**Your instructions**
Pull each line containing "bodies" out of the data and copy it.
☆ ☆ ☆ ☆
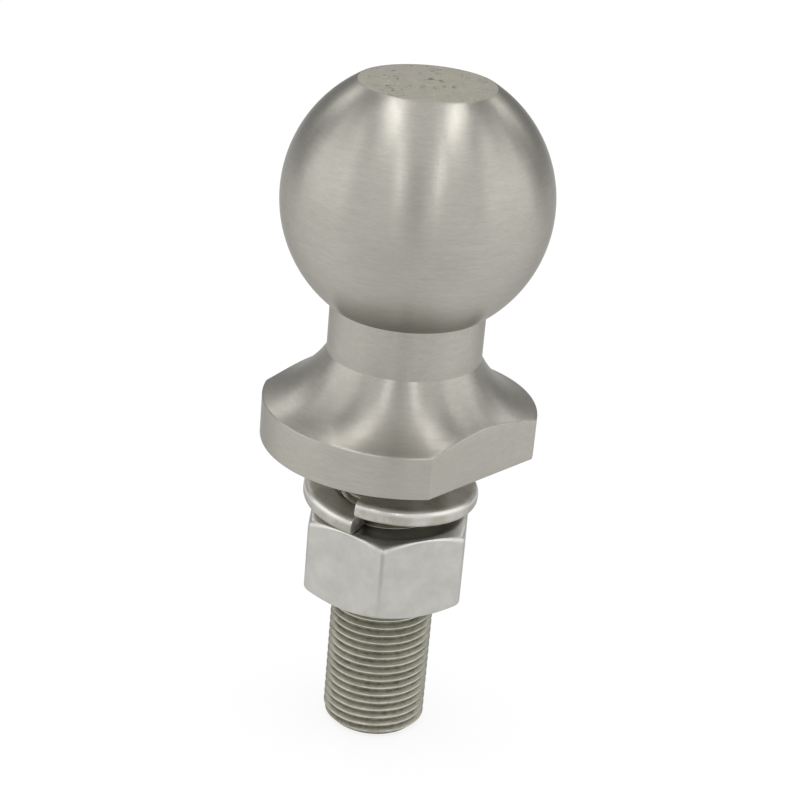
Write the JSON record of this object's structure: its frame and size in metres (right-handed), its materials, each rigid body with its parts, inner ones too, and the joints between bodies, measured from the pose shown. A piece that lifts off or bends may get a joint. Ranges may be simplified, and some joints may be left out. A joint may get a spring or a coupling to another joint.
{
  "type": "threaded tow ball",
  "caption": "Turned steel tow ball on a flared neck and a flange with spanner flats, with a threaded shank, split lock washer and hex nut.",
  "frame": {"origin": "on the axis, in the plane of the flange's underside, which sits on the drawbar", "axes": "+Z along the axis from the shank towards the ball; +X square to one of the flange's two spanner flats; +Y completes the right-handed frame"},
  "size_m": [0.0476, 0.0494, 0.1236],
  "materials": {
    "turned_stainless": "satin, with fine lathe grain around the axis",
    "spring_steel": "satin, tumbled smooth",
    "plated_steel": "soft bright plating"
  },
  "bodies": {
    "ball": {"tow_ball": "turned_stainless"},
    "washer": {"lock_washer": "spring_steel"},
    "nut": {"hex_nut": "plated_steel"}
  },
  "joints": [
    {"name": "nut_travel", "type": "slide", "parent": "ball", "child": "washer", "axis": [0, 0, -1], "range_m": [-0.0057, 0.028]},
    {"name": "nut_turn", "type": "hinge", "parent": "washer", "child": "nut", "pos_m": [0, 0, -0.02135], "axis": [0, 0, -1], "range_deg": [-1292, 6349]}
  ],
  "couplings": [
    {"joint": "nut_travel", "follows": "nut_turn", "m_per_rad": 0.00025266}
  ]
}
☆ ☆ ☆ ☆
**Written response**
Write the JSON record of this object's structure: its frame and size in metres (right-handed), its materials, each rigid body with its parts, inner ones too, and the joints between bodies, measured from the pose shown. A piece that lifts off or bends may get a joint. Ranges may be simplified, and some joints may be left out. A joint may get a spring or a coupling to another joint.
  "bodies": {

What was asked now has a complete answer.